I am an adoptive parent and I did homeschool, however, I am not sure either of those categories makes my comments any more useful.
I applaud your desire to keep all the kids home and work so hard on the attachment issues. Homeschooling can be wonderful for that, I know it from experience with my children. But I also understand how the sending some to school thing can so relieve family dynamics at least during school hours, I know it from experience with some of my children.

That said, I do think that you could run two (or more) school situations for the children who have different responses to learning. You would have to have a very flexible understanding of the school day. We basically did this by unschooling our kids, we made them responsible for their learning and then provided opportunities to learn.

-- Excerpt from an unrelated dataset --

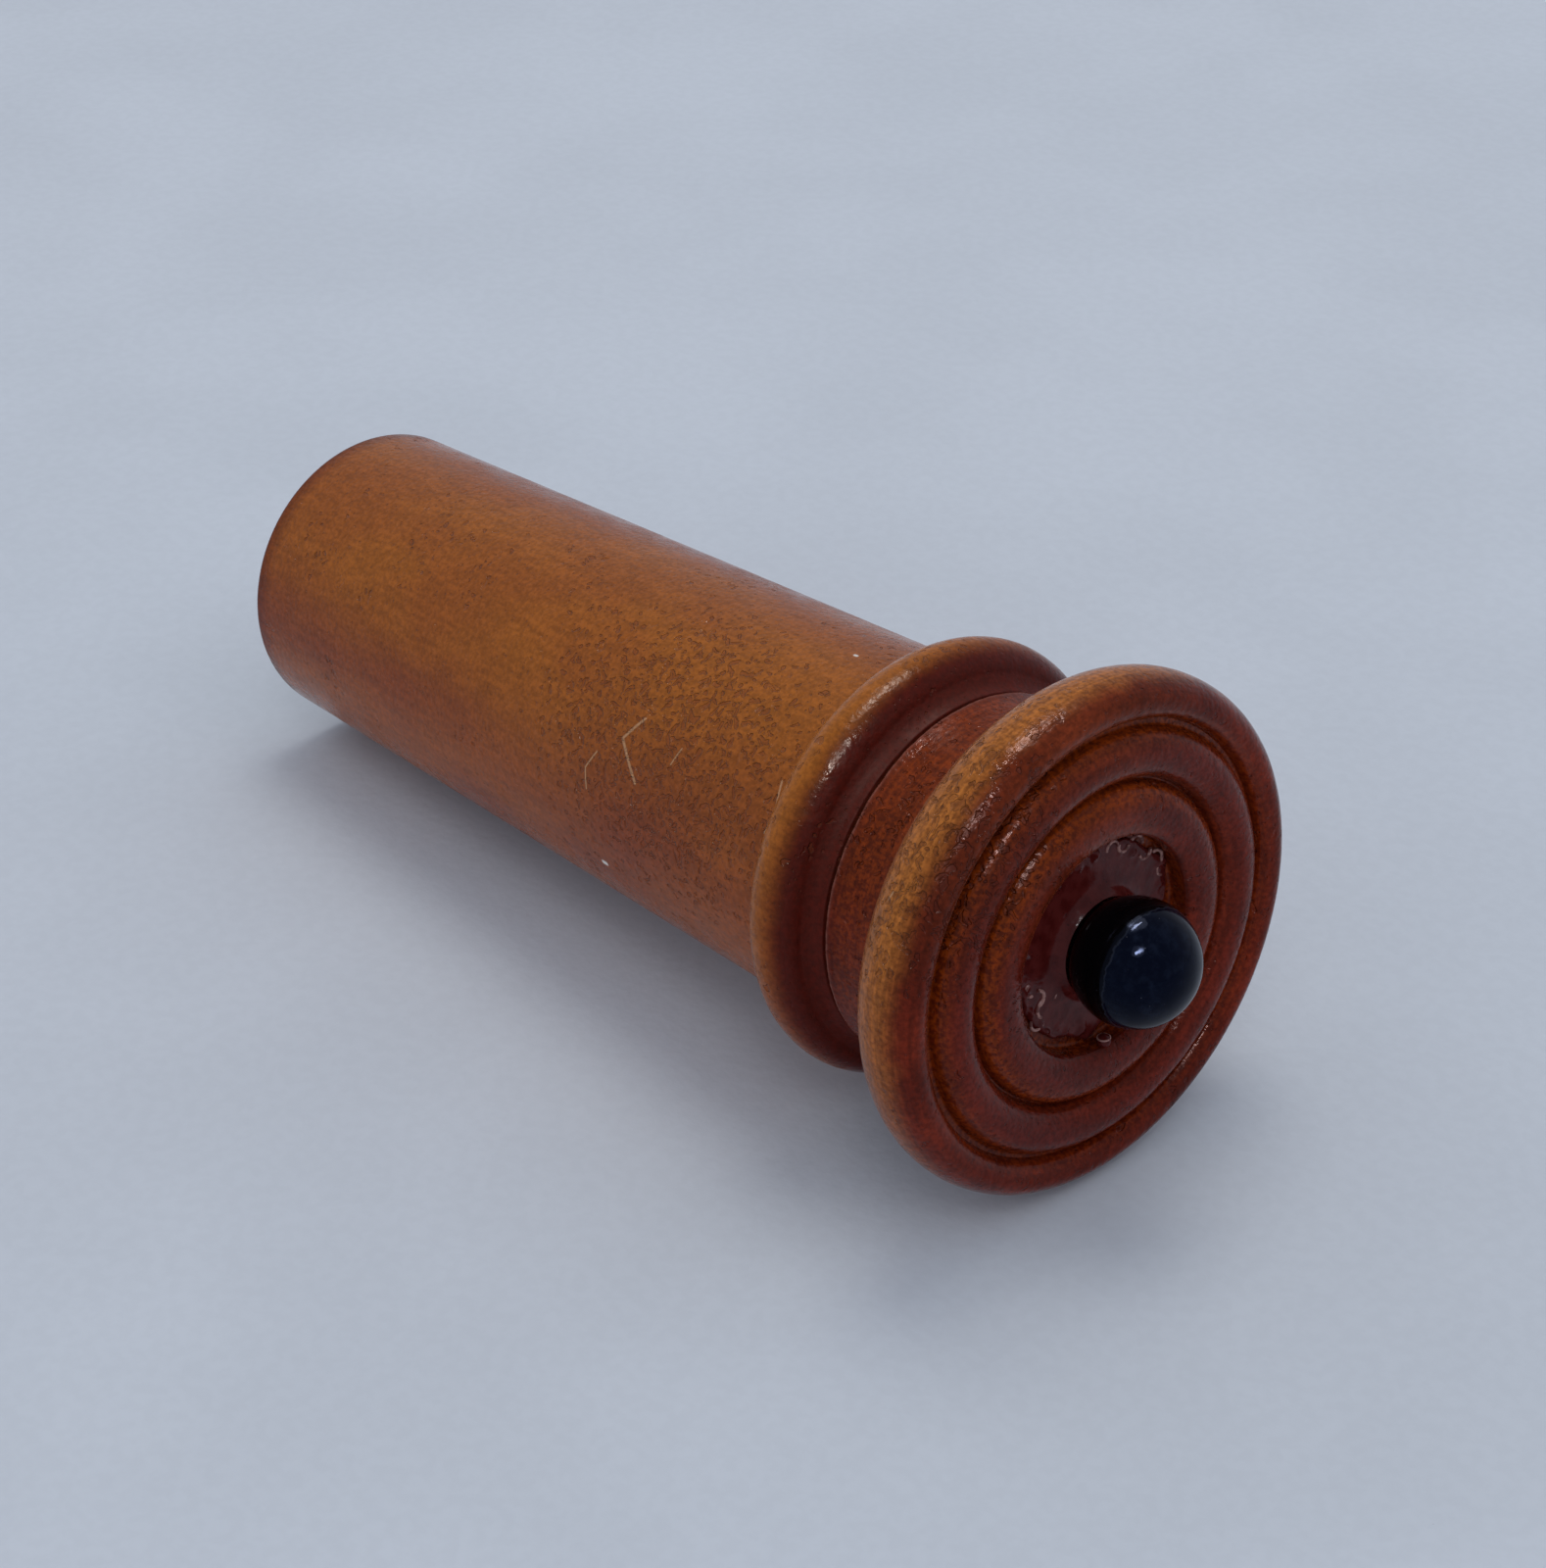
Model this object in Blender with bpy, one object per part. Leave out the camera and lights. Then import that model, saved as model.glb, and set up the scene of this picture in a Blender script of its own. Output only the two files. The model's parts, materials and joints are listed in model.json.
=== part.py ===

Some of them were very into unit studies and others wanted a more curriculum driven expreience. But all of them were held responsible for their own learning decisions. Sometimes it got messy, a lot of times I felt pulled in a lot of different directions and no one ever got to do everything they wanted exactly when they wanted to, but that was a learning experience also.
It was very hard for me to let go and watch some of my kids do things I felt were not educational, but they all came around eventually and they all learned and they all have progressed to college or vocational training, except for the youngest who is still in high school. All the times I cringed and felt they weren't learning were actually the times they now tell me they learned the most.

Nobody said...

Thanks Quilted Family, plus Anntastic and Brenda for your encouraging and entertaining emails. This is definitely helping us sort this out, and making me think we might actually survive.

Nobody said...

Thanks to QueenB too. For school advice, and sewing machine advice too.